Now, the company has disclosed some more details surrounding the structure and they portray the challenges of connecting ILS capital with the Lloyd’s market, underlining the importance that Lloyd’s makes this much simpler with its ongoing Future at Lloyd’s Blueprint initiative.

The fund itself is a Bermuda based structure, part of Brit’s Sussex Capital offering which is based on the island.

To gain access to the returns of Brit’s underwriting business at Lloyd’s, the Sussex Specialty Insurance Fund will take whole account exposure to Brit’s Syndicate 2988, via a corporate member vehicle.

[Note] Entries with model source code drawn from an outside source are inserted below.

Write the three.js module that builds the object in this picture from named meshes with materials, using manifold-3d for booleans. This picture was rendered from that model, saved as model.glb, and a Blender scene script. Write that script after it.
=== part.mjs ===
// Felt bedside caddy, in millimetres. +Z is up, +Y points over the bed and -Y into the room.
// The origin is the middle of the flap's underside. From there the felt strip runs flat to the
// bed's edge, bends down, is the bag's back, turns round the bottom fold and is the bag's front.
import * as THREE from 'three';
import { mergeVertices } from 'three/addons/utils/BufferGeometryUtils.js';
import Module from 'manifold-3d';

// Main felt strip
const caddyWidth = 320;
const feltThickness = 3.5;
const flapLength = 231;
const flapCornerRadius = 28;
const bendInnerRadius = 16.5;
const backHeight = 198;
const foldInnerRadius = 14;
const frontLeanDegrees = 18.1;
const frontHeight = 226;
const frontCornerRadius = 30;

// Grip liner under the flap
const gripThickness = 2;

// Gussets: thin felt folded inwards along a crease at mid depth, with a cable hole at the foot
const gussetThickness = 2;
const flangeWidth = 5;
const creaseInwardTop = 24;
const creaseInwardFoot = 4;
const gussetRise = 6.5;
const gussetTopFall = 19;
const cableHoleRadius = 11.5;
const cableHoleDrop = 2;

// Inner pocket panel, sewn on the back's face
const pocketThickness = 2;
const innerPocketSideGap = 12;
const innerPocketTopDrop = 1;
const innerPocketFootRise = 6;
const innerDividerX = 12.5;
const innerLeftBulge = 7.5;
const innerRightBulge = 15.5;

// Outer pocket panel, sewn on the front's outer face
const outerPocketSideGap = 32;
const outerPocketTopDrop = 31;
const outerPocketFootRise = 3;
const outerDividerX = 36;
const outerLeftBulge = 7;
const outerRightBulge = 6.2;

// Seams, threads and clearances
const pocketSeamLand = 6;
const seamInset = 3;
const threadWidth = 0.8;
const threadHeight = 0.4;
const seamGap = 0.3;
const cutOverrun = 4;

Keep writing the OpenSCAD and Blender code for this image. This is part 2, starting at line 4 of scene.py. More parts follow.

The collateral is being lodged as funds at Lloyd’s (FAL) through the corporate member vehicle. Unusually for an ILS strategy, there will be an investment strategy as a result of this and Brit explained that it will take a conservative approach to investment risk with the corporate members FAL account.

Funds at Lloyd’s can also provide some leverage as well, although we’re not sure whether Brit is taking advantage of this, or staying true to the ILS market in keeping closer to fully collateralised reinsurance in this case. The option to add leverage, as members can typically underwrite a multiple of their FAL’s, will be there should Brit decide to use it, we suppose.

Brit sees the new ILS fund strategy as a way to access its underwriting capability through the Lloyd’s market.

The company believes that investors in insurance-linked securities (ILS) and reinsurance linked investing are looking for new options, to access risk in different ways and from a wider array of sources.

Some investors are just looking for more ways to access pure property catastrophe risks, while others seek to diversify ILS holdings into more esoteric risk classes, Brit explained.

The company sees its new Sussex Specialty Fund as sitting in a higher return bucket, but offering investors access to the returns of a highly diversified underlying portfolio consisting of short and long-tail exposures across property & casualty business.

As a result, Brit is targeting the new strategy at more sophisticated investors, that are familiar with ILS and comfortable with taking a longer-term investment view than your typical ILS fund strategy would require.

Syndicate 2988, which the fund acts as a feeder into, underwrites a broad range of specialty lines from Lloyd’s, so will have more tail-risk associated with it than most ILS strategies as a result.

In fact, Syndicate 2988 underwrote risk classes in 2019 that included, property, political risks and violence, marine, aviation, accident & health, longer-tailed professional lines, specialist liability, some U.S. casualty, property and some reinsurance (short and longer-tailed).

Whole account structures have existed in ILS, but this is perhaps one of the first to offer such a diverse range of risks to its investors.

The syndicate only launched in 2016 and began underwriting in 2017, but fell to an underwriting loss in its first two years largely due to the impacts of catastrophe events, with combined ratios of almost 173% for 2017 and 128% for 2018.

The additional capacity that Brit can now source through its ILS fund for the syndicate will help it to grow its portfolio, hopefully profitably as long as major catastrophe losses remain more scarce.

It’s likely that Brit will look to capitalise this new fund in time for the January renewals, so investors would only enter the structure at the beginning of a new underwriting year.

We assume there will be a longer lock-in than a typical ILS fund, to ensure continuity of capital for paying claims, given the tail evident in many of the classes of business that the syndicate underwrites.

Brit has done a great job of wrangling the ILS market structures and Lloyd’s mechanisms to create this investment opportunity, which is going to be a relatively unique proposition in the marketplace at this time given the broad spread of risks it will feature.

The company said it aims to offer a full range of insurance and reinsurance ILS funds to investors and would also offer the ability to blend portfolios to achieve specific risk return characteristics in future as well.